I believe there may be a wider point arising from the preceding two paragraphs, which establish an exemption from liability for sex discrimination under Sections 13 and 29 for service providers who wish to provide service users with a single-sex space as a PMoAaLA (safety, fairness, modesty etc).
The Section 13 definition of discrimination includes perceptive discrimination (case law). Therefore the exemption from liability under paragraphs 26 and 27 applies. A woman who looks like a man can legally be excluded (without additional justification) from a space provided for the exclusive use of women. And this has always been true.
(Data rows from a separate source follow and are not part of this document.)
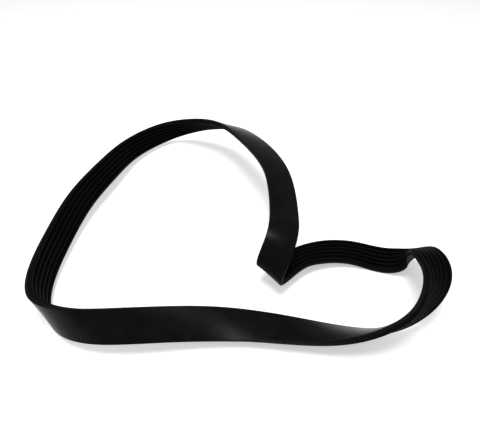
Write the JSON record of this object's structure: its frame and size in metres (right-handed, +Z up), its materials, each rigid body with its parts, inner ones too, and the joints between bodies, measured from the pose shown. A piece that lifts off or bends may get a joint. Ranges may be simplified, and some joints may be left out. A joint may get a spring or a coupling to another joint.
{
  "type": "ribbed alternator belt",
  "caption": "Endless ribbed rubber belt with a smooth back, lying loose in a heart-shaped loop with one lobe folded over.",
  "frame": {"origin": "bottom centre of the belt's box, on the surface it lies on", "axes": "+Z up, +X along the loop's longest side towards the folded lobe, +Y away from the viewer of the picture"},
  "size_m": [0.2844, 0.2586, 0.0478],
  "materials": {
    "belt_rubber": "satin black moulded rubber"
  },
  "bodies": {
    "root": {"ribbed_belt": "belt_rubber"}
  },
  "joints": []
}
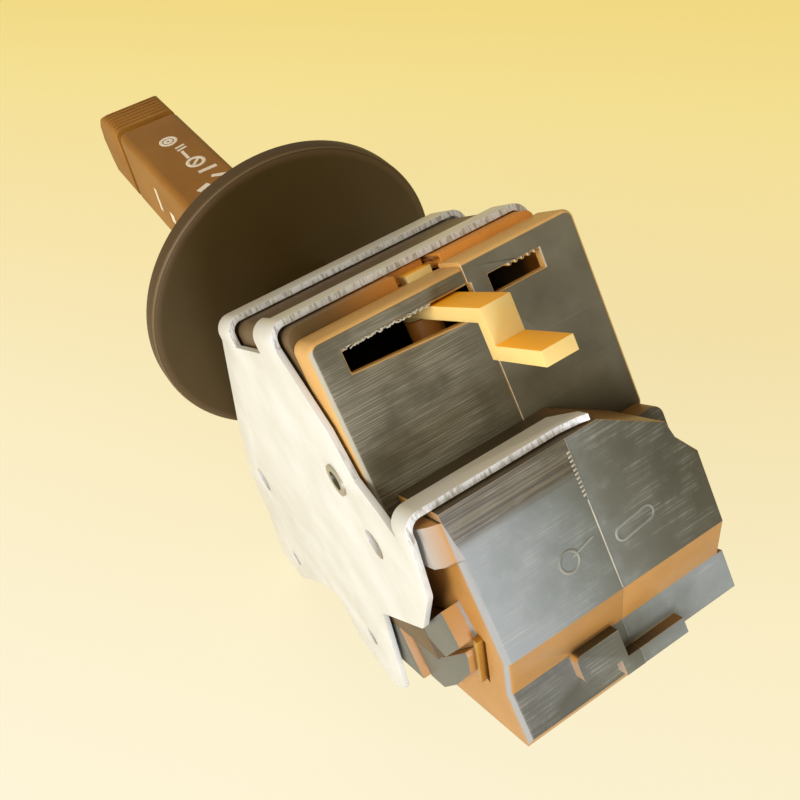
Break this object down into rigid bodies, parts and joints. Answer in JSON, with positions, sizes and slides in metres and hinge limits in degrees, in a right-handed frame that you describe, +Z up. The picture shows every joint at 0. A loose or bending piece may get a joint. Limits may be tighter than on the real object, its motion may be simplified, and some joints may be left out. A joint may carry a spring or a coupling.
{
  "type": "indicator stalk switch",
  "caption": "Steering column indicator switch: a stalk with a round shroud and push button, a plated bracket, a moulded switch housing and a connector at the rear.",
  "frame": {"origin": "centre of the round shroud, on the stalk side of the housing", "axes": "+Y along the stalk towards its tip, +Z up, +X across, away from the bracket's full side plate"},
  "size_m": [0.074, 0.2349, 0.1261],
  "materials": {
    "plated_steel": "zinc plated sheet, striated cut edges",
    "eyelet": "bright",
    "housing_plastic": "moulded, fine grain",
    "stalk_plastic": "fine grain with white symbols",
    "shroud_plastic": "smooth satin",
    "carrier_plastic": "natural",
    "lever_plastic": "waxy, cream",
    "board": "laminate",
    "brass": "stamped",
    "bronze": "sprung strip",
    "steel": "turned",
    "spring_steel": "wire"
  },
  "bodies": {
    "housing": {"mounting_bracket": "plated_steel", "bracket_rivets": "eyelet", "base_housing": "housing_plastic", "left_cover": "housing_plastic", "right_cover": "housing_plastic", "connector_housing_left": "housing_plastic", "connector_housing_right": "housing_plastic", "side_terminal": "brass", "terminal_blades": "brass", "turn_pivot_pins": "steel", "detent_plate": "carrier_plastic", "contact_board": "board", "fixed_contacts": "brass", "cancel_pivot_pin": "steel", "cancel_spring": "bronze"},
    "carrier": {"turn_carrier": "carrier_plastic", "dip_pin": "steel", "detent_spring": "spring_steel", "dip_return_spring": "bronze"},
    "plunger": {"detent_plunger": "steel"},
    "carriage": {"contact_slider": "carrier_plastic", "slider_contacts": "bronze"},
    "stalk": {"stalk_shank": "stalk_plastic", "stalk_pin": "steel", "shroud_disc": "shroud_plastic", "stalk_shell": "stalk_plastic", "button_spring": "spring_steel", "horn_contacts": "bronze"},
    "button": {"end_button": "stalk_plastic"},
    "striker": {"cancel_lever": "lever_plastic"}
  },
  "joints": [
    {"name": "turn", "type": "hinge", "parent": "housing", "child": "carrier", "pos_m": [0, -0.05818, -0.00275], "axis": [0, 0.527, 0.8499], "range_deg": [-9, 9]},
    {"name": "dip", "type": "hinge", "parent": "carrier", "child": "stalk", "pos_m": [0, -0.0546, -0.0045], "axis": [1, 0, 0], "range_deg": [-4, 5], "stiffness_Nm_per_rad": 15},
    {"name": "detent_press", "type": "slide", "parent": "carrier", "child": "plunger", "axis": [0, 0.8499, -0.527], "range_m": [0, 0.0012], "stiffness_N_per_m": 500, "deforming": ["detent_spring"]},
    {"name": "carriage_slide", "type": "slide", "parent": "housing", "child": "carriage", "axis": [1, 0, 0], "range_m": [-0.00245, 0.00245]},
    {"name": "button_press", "type": "slide", "parent": "stalk", "child": "button", "axis": [0, -1, 0], "range_m": [0, 0.0025], "stiffness_N_per_m": 400, "deforming": ["button_spring"]},
    {"name": "lever_swing", "type": "hinge", "parent": "housing", "child": "striker", "pos_m": [-0.00095, -0.06107, 0.03434], "axis": [0, 0.527, 0.8499], "range_deg": [-6, 6], "stiffness_Nm_per_rad": 0.05}
  ],
  "couplings": [
    {"joint": "carriage_slide", "follows": "turn", "m_per_rad": 0.0155}
  ]
}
This might sound shocking, but makes sense to me. These spaces have always operated by means of self-policing, superficial appearance, and mutual consent. Women are good at accurately sexing other humans. And in the days when male interlopers were rare and socially disapproved of, they might give odd-looking women the benefit of the doubt (no doubt thereby sometimes letting in those 'you can't tell' male transsexuals we keep hearing about). But they would be entitled to turn those odd-looking women away.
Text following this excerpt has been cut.